Requirement —
Print exactly the part opening with the line containing "under its middle." and closing with the line containing "for node in", with both of those lines included.

-- Start Collected data --

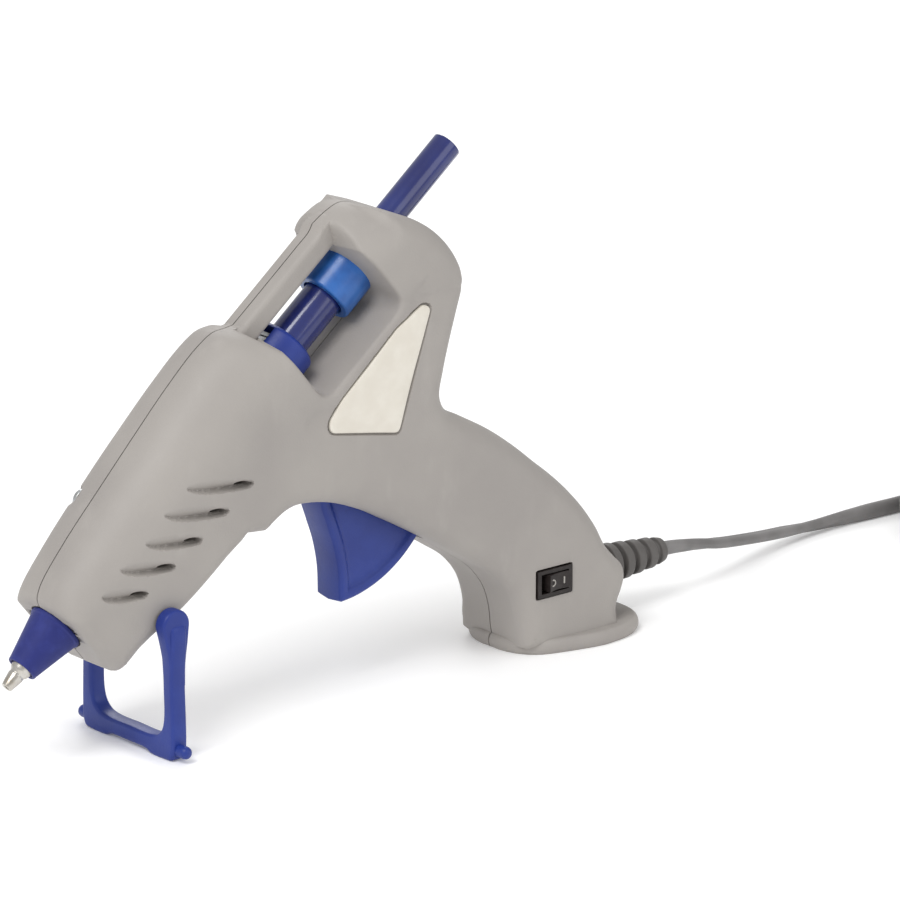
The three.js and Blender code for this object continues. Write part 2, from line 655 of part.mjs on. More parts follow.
function switchBody() {
  const { x, z } = switchCentre;
  const [w, h] = [switchWidth / 2 - 0.1, switchHeight / 2 - 0.1];
  let body = solid(block(x - w, x + w, switchFace, -3, z - h, z + h));
  const back = -gripHalfWidth + wall + 1.6;
  const flange = block(x - w - 1.3, x + w + 1.3, back - 1.2, back, z - h - 1.1, z + h + 1.1);
  body = body.add(solid(flange));
  const floor = switchFace + pocket.depth;
  const cut = block(x - pocket.half, x + pocket.half, -30, floor, z - pocket.high, z + pocket.high);
  return body.subtract(solid(cut));
}
place(gun, 'switch_body', switchBody(), finishes.blackPlastic());

const rockerTilt = THREE.MathUtils.degToRad(6);

function rockerSolid() {
  const outline = [[-3.3, -4.4], [0, -3.7], [3.3, -4.4], [3.1, -0.6], [1.2, 0.5], [-1.2, 0.5]];
  outline.push([-3.1, -0.6]);
  const shape = shapeOf(outline);
  const geometry = plate(shape, -pocket.high + 0.3, pocket.high - 0.3);
  geometry.rotateZ(rockerTilt);
  geometry.translate(switchCentre.x, rockerAxisY, switchCentre.z);
  return geometry;
}
place(gun, 'switch_rocker', rockerSolid(), finishes.blackPlastic());

// ---- cord inlet, clamp and inner wires -----------------------------------------------------------

function strainRelief() {
  const collar = collarSeat - clearance;
  const collarBack = collar - 2.6;
  const profile = [[cordRadius + clearance, collarBack], [collarRadius, collarBack], [collarRadius, collar]];
  profile.push([neckRadius, collar], [neckRadius, reliefRoot + 0.4], [4.7, reliefRoot + 0.4]);
  profile.push([4.7, reliefRoot + 2.2]);
  const ribs = 4;
  const pitch = (reliefEnd - reliefRoot - 4.4) / ribs;
  for (let i = 0; i < ribs; i += 1) {
    const start = reliefRoot + 2.2 + i * pitch;
    const crest = 4.4 - i * 0.25;
    profile.push([3.2, start + 0.2], [3.2, start + pitch * 0.4], [crest, start + pitch * 0.5]);
    profile.push([crest, start + pitch]);
  }
  profile.push([2.9, reliefEnd], [cordRadius + clearance, reliefEnd]);
  const geometry = turned(profile, 16);
  geometry.translate(0, 0, cordHeight);
  return geometry;
}
place(gun, 'strain_relief', strainRelief(), finishes.greyRubber());

const clampUnder = cordHeight + cordRadius + clearance;
const clampReach = clampPost.y + 2.4;
const clampBar = block(clampPost.x - 2.2, clampPost.x + 2.2, -clampReach, clampReach, clampUnder,
  clampUnder + 2);
place(gun, 'cord_clamp', solid(clampBar)
  .subtract(solid(rodZ(1.2, 0, 30, clampPost.x, clampPost.y, 10)))
  .subtract(solid(rodZ(1.2, 0, 30, clampPost.x, -clampPost.y, 10))), finishes.blackPlastic());

[1, -1].forEach((side, index) => {
  const screw = pointedScrew(0.9, 1.9, 1.2, 8);
  screw.rotateY(-Math.PI / 2);
  screw.translate(clampPost.x, side * clampPost.y, clampUnder + 2 + halfGap - 8);
  place(gun, `cord_clamp_screw_${index + 1}`, screw, finishes.steel());
});

const wireRadius = 0.75;

function alongBarrel(s, y, p) {
  const point = at(s, p);
  return [point.x, y, point.y];
}

const gripRoute = [[106.5, 32], [98, 43.4], [89, 51.4], [79, 58], [69, 66]];

function heaterWire(side, start) {
  const y = side * 3.4;
  const points = [...start, ...gripRoute.map(([x, z]) => [x, y, z])];
  const low = heater.bottom - 2.8;
  points.push(alongBarrel(98, y, -16), alongBarrel(86, y, low - 1.2), alongBarrel(74, y, low - 0.2));
  points.push(alongBarrel(62, y, low), alongBarrel(57.6, y, low + 0.2), alongBarrel(55.9, y, low + 2));
  points.push(alongBarrel(55.9, y * 0.8, heater.top - 1.2));
  return tube(points, wireRadius, 44, 6);
}

const cordEnd = 125;
place(gun, 'wire_switched', heaterWire(-1, [[109, -2.1, 17.5], [108.6, -1.6, 19.6], [108, -2.4, 25]]),
  finishes.whiteWire());
place(gun, 'wire_neutral', heaterWire(1, [[cordEnd - 0.4, 1, cordHeight], [121, 2, 14], [114, 3, 19],
  [109.6, 3.4, 26]]), finishes.whiteWire());
place(gun, 'wire_live', tube([[cordEnd - 0.4, -1.1, cordHeight], [122, -1.2, 13.4], [119, -1.4, 15.4],
  [116.4, -1.8, 17], [115, -2.1, 17.5]], wireRadius, 10, 6), finishes.whiteWire());

// ---- cord, coil and plug -------------------------------------------------------------------------

const coilOuter = coilMiddle + coilWidth / 2;
const coilInner = coilMiddle - coilWidth / 2;
const cordLane = 16;
const cordFarEnd = 245.4;
const coilTouch = coilOuter + cordRadius + clearance;
const coilCentre = {
  x: cordFarEnd + Math.sqrt(coilTouch ** 2 - (coilOuter - cordRadius) ** 2),
  y: cordLane + cordRadius - coilOuter,
};

const route = [
  [cordEnd, 0, cordHeight], [134, 0, cordHeight], [146, 0, cordHeight], [158, 0.1, cordHeight],
  [168, 1, 11.6], [180, 4.2, 8.8], [192, 8.6, 6.2], [202, 12.2, 4.3],
  [212, 14.8, 2.9], [221, 16.2, 2.1], [233, 16.4, 2], [cordFarEnd, cordLane, 2],
];
place(gun, 'cord', tube(route, cordRadius, 44), finishes.greyRubber());

function coilRing() {
  const round = 2.2;
  const outline = [[coilInner + round, 0], [coilOuter - round, 0], [coilOuter, round]];
  outline.push([coilOuter, coilHeight - round], [coilOuter - round, coilHeight]);
  outline.push([coilInner + round, coilHeight], [coilInner, coilHeight - round], [coilInner, round]);
  const ring = turned(outline, 28);
  ring.rotateY(-Math.PI / 2);
  ring.translate(coilCentre.x, coilCentre.y, 0);
  return ring;
}
place(gun, 'cord_coil', coilRing(), finishes.greyRubber());

// A strap over the coil, open beneath, on the side away from the plug.
function cordTie() {
  const half = coilWidth / 2 + clearance + 0.1;
  const strap = 0.8;
  const x = coilCentre.x;
  const y = coilCentre.y + coilMiddle;
  const top = coilHeight + clearance;
  const outer = block(x - 3.5, x + 3.5, y - half - strap, y + half + strap, 0.4, top + strap);
  return solid(outer).subtract(solid(block(x - 9, x + 9, y - half, y + half, -1, top)));
}
place(gun, 'cord_tie', cordTie(), finishes.blackPlastic());

// Two-blade mains plug lying on the coil, its blades pointing back towards the gun.
const plugBody = { back: 18, front: -10, half: 11, halfHeight: 6, y: 2.5 - coilMiddle };

function plugPieces() {
  const { back, front, half, halfHeight } = plugBody;
  const side = [[front, half - 1.5], [front + 1.5, half], [front + 9, half], [front + 13, half - 3.4]];
  side.push([back - 9, 5], [back, 3.4]);
  const outline = shapeOf([...side, ...side.map(([x, y]) => [x, -y]).reverse()]);
  const height = coilHeight + clearance + halfHeight;
  const body = plate(outline, height - halfHeight, height + halfHeight);
  const blade = { length: 17, offset: 6.35, half: 0.75, halfHeight: 3.1 };
  const bladeFront = front - clearance - blade.length;
  const blades = [-1, 1].map((sign) => block(bladeFront, front - clearance, sign * blade.offset - blade.half,
    sign * blade.offset + blade.half, height - blade.halfHeight, height + blade.halfHeight));
  return [body, ...blades].map((piece) => piece.translate(coilCentre.x, coilCentre.y + plugBody.y, 0));
}
const [plugSolid, ...plugBlades] = plugPieces();
place(gun, 'plug', plugSolid, finishes.greyRubber());
plugBlades.forEach((blade, index) => place(gun, `plug_blade_${index + 1}`, blade, finishes.steel()));

// The object's own box, without what lies free on the cord, sets the origin under its middle.
const own = new THREE.Box3();
gun.updateMatrixWorld(true);
gun.traverse((piece) => {
  const free = /^(cord|cord_coil|cord_tie|plug.*)$/.test(piece.name);
  if (piece.isMesh && !free) own.expandByObject(piece, true);
});
const middle = own.getCenter(new THREE.Vector3());
gun.position.set(-middle.x, -middle.y, -own.min.z);

const assembly = new THREE.Group();
assembly.add(gun);

export default assembly;
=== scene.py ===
"""A compact hobby glue gun in metres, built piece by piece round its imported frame.

Outlines are written in the maker's drawing coordinates, in millimetres: x runs from the nozzle to the
cord, y away from the left shell, z up from the bench. The barrel has its own pair, s along the stick
from the nozzle tip and p above its centre line.
"""

import math

import bpy
import numpy as np
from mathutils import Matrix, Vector
from mathutils.geometry import delaunay_2d_cdt


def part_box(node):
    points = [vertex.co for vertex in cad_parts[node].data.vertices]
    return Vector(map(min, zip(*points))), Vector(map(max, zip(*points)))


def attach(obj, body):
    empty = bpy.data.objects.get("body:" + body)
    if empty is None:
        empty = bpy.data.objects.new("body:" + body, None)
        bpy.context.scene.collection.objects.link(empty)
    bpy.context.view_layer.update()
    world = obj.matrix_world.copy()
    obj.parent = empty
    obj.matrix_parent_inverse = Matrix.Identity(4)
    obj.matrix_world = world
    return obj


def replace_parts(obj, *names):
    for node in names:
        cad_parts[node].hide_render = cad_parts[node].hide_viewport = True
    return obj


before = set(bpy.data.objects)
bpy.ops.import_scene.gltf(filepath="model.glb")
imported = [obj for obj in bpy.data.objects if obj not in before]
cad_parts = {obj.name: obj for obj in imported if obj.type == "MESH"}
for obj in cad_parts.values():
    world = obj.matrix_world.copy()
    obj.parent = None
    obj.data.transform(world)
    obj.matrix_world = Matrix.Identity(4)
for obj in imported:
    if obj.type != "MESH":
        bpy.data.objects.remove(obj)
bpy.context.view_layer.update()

# ---- Camera, lights and bench ---------------------------------------------------------------------
# A long lens looks down a little on the left side of the gun from in front of its nozzle.
# A large soft key stands up and to the left, with a weak fill and a pale bench.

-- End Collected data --

Correct answer —
// The object's own box, without what lies free on the cord, sets the origin under its middle.
const own = new THREE.Box3();
gun.updateMatrixWorld(true);
gun.traverse((piece) => {
  const free = /^(cord|cord_coil|cord_tie|plug.*)$/.test(piece.name);
  if (piece.isMesh && !free) own.expandByObject(piece, true);
});
const middle = own.getCenter(new THREE.Vector3());
gun.position.set(-middle.x, -middle.y, -own.min.z);

const assembly = new THREE.Group();
assembly.add(gun);

export default assembly;
=== scene.py ===
"""A compact hobby glue gun in metres, built piece by piece round its imported frame.

Outlines are written in the maker's drawing coordinates, in millimetres: x runs from the nozzle to the
cord, y away from the left shell, z up from the bench. The barrel has its own pair, s along the stick
from the nozzle tip and p above its centre line.
"""

import math

import bpy
import numpy as np
from mathutils import Matrix, Vector
from mathutils.geometry import delaunay_2d_cdt


def part_box(node):
    points = [vertex.co for vertex in cad_parts[node].data.vertices]
    return Vector(map(min, zip(*points))), Vector(map(max, zip(*points)))


def attach(obj, body):
    empty = bpy.data.objects.get("body:" + body)
    if empty is None:
        empty = bpy.data.objects.new("body:" + body, None)
        bpy.context.scene.collection.objects.link(empty)
    bpy.context.view_layer.update()
    world = obj.matrix_world.copy()
    obj.parent = empty
    obj.matrix_parent_inverse = Matrix.Identity(4)
    obj.matrix_world = world
    return obj


def replace_parts(obj, *names):
    for node in names:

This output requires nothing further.